PROVIDED INFORMATION
>> START

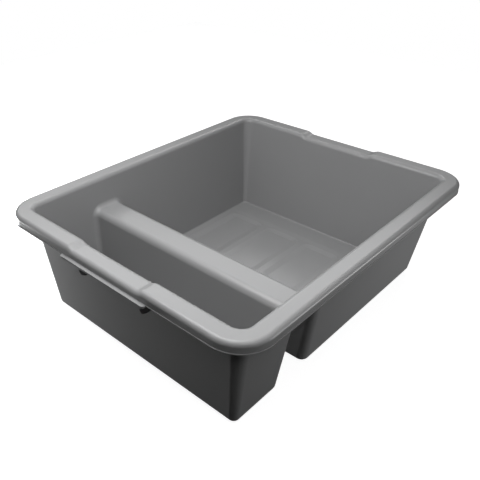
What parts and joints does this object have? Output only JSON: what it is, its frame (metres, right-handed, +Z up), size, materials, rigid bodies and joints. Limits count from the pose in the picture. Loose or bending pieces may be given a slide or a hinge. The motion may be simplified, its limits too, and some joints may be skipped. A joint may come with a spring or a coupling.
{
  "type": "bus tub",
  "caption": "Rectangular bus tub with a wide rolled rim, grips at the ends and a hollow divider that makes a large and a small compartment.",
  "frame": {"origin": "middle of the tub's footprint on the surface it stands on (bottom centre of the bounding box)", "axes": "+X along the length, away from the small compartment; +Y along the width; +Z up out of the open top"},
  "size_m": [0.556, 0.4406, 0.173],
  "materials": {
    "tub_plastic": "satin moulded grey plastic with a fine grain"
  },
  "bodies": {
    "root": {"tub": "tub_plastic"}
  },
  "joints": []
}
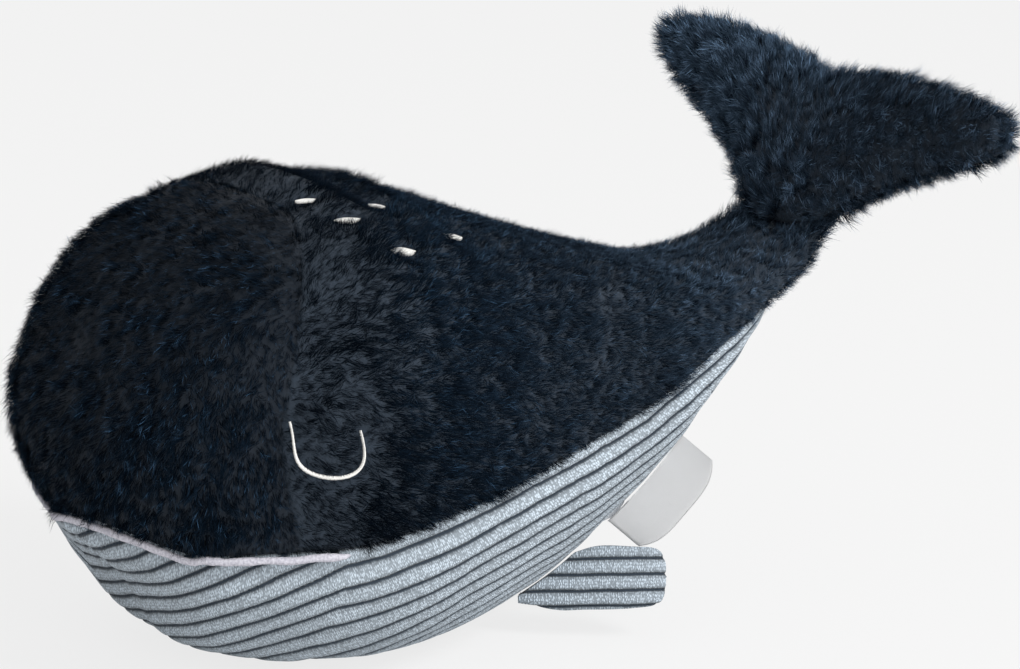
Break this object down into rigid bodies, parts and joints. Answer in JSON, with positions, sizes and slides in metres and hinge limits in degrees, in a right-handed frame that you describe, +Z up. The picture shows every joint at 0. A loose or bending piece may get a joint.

>> END

REQUIREMENT
In the listing above, how many lines include the word "frame"? Answer with the number and nothing more.

RESULT OF THE TASK
3